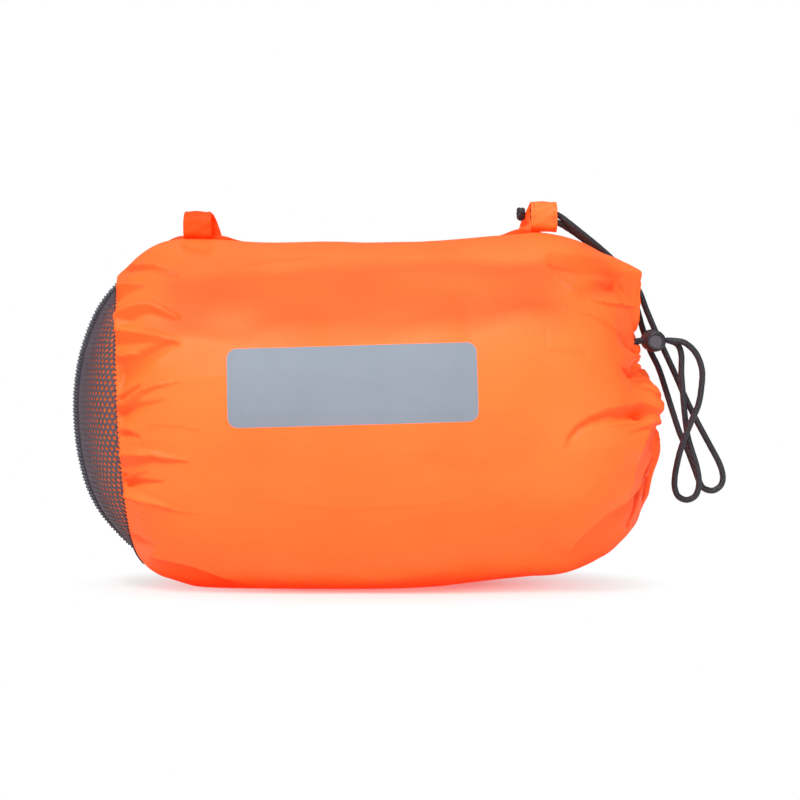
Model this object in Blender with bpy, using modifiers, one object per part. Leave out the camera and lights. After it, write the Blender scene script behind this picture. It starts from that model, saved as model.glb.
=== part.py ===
# Packed bothy bag: a two-person group shelter stuffed into its own orange nylon sack,
# lying on its side. Mesh end on the left, gathered mouth with a cord lock on the right.
# Sizes are in millimetres and become metres where a mesh is made.
# +X runs from the mesh end to the mouth, +Y away from the viewer, +Z up.

import math

import bpy
import bmesh
from mathutils import Vector

MM = 0.001
GAP = 0.3                     # clearance kept between touching pieces
FABRIC = 1.2                  # doubled coated nylon with its air
NET = 1.0                     # mesh fabric of the left end

# Outline of the filled sack, seen from the front: (x, z)
CREST = ((-94, 105), (-88, 113), (-77, 121), (-67, 123.4), (-31, 122.8), (4, 123), (37, 125), (61, 126.6))
KEEL = ((-94, 22), (-84, 12.5), (-78, 6.8), (-70, 3.6), (-59, -0.4), (-41, -2.5), (4, -2.8), (39, 1),
        (61, 3.2))
HALF_DEPTH = ((-94, 38), (-85, 47), (-71, 54), (-46, 57.5), (-1, 58.5), (39, 58), (61, 56))
FLOOR = 0.0                   # the keel is pressed flat where it would dip below this
SEAM_SHIFT = 0.23             # each panel stands this far from the middle plane
SEAM_TURN = 190.0             # angle of the bottom seam, rolled a little to the back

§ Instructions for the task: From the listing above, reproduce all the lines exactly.

§ Complete answer:
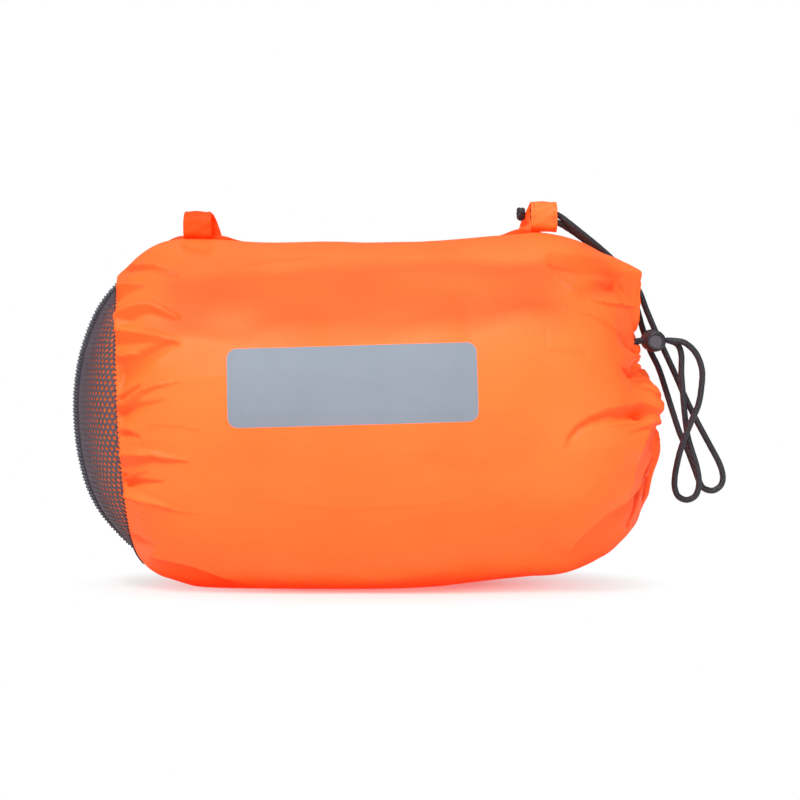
Model this object in Blender with bpy, using modifiers, one object per part. Leave out the camera and lights. After it, write the Blender scene script behind this picture. It starts from that model, saved as model.glb.
=== part.py ===
# Packed bothy bag: a two-person group shelter stuffed into its own orange nylon sack,
# lying on its side. Mesh end on the left, gathered mouth with a cord lock on the right.
# Sizes are in millimetres and become metres where a mesh is made.
# +X runs from the mesh end to the mouth, +Y away from the viewer, +Z up.

import math

import bpy
import bmesh
from mathutils import Vector

MM = 0.001
GAP = 0.3                     # clearance kept between touching pieces
FABRIC = 1.2                  # doubled coated nylon with its air
NET = 1.0                     # mesh fabric of the left end

# Outline of the filled sack, seen from the front: (x, z)
CREST = ((-94, 105), (-88, 113), (-77, 121), (-67, 123.4), (-31, 122.8), (4, 123), (37, 125), (61, 126.6))
KEEL = ((-94, 22), (-84, 12.5), (-78, 6.8), (-70, 3.6), (-59, -0.4), (-41, -2.5), (4, -2.8), (39, 1),
        (61, 3.2))
HALF_DEPTH = ((-94, 38), (-85, 47), (-71, 54), (-46, 57.5), (-1, 58.5), (39, 58), (61, 56))
FLOOR = 0.0                   # the keel is pressed flat where it would dip below this
SEAM_SHIFT = 0.23             # each panel stands this far from the middle plane
SEAM_TURN = 190.0             # angle of the bottom seam, rolled a little to the back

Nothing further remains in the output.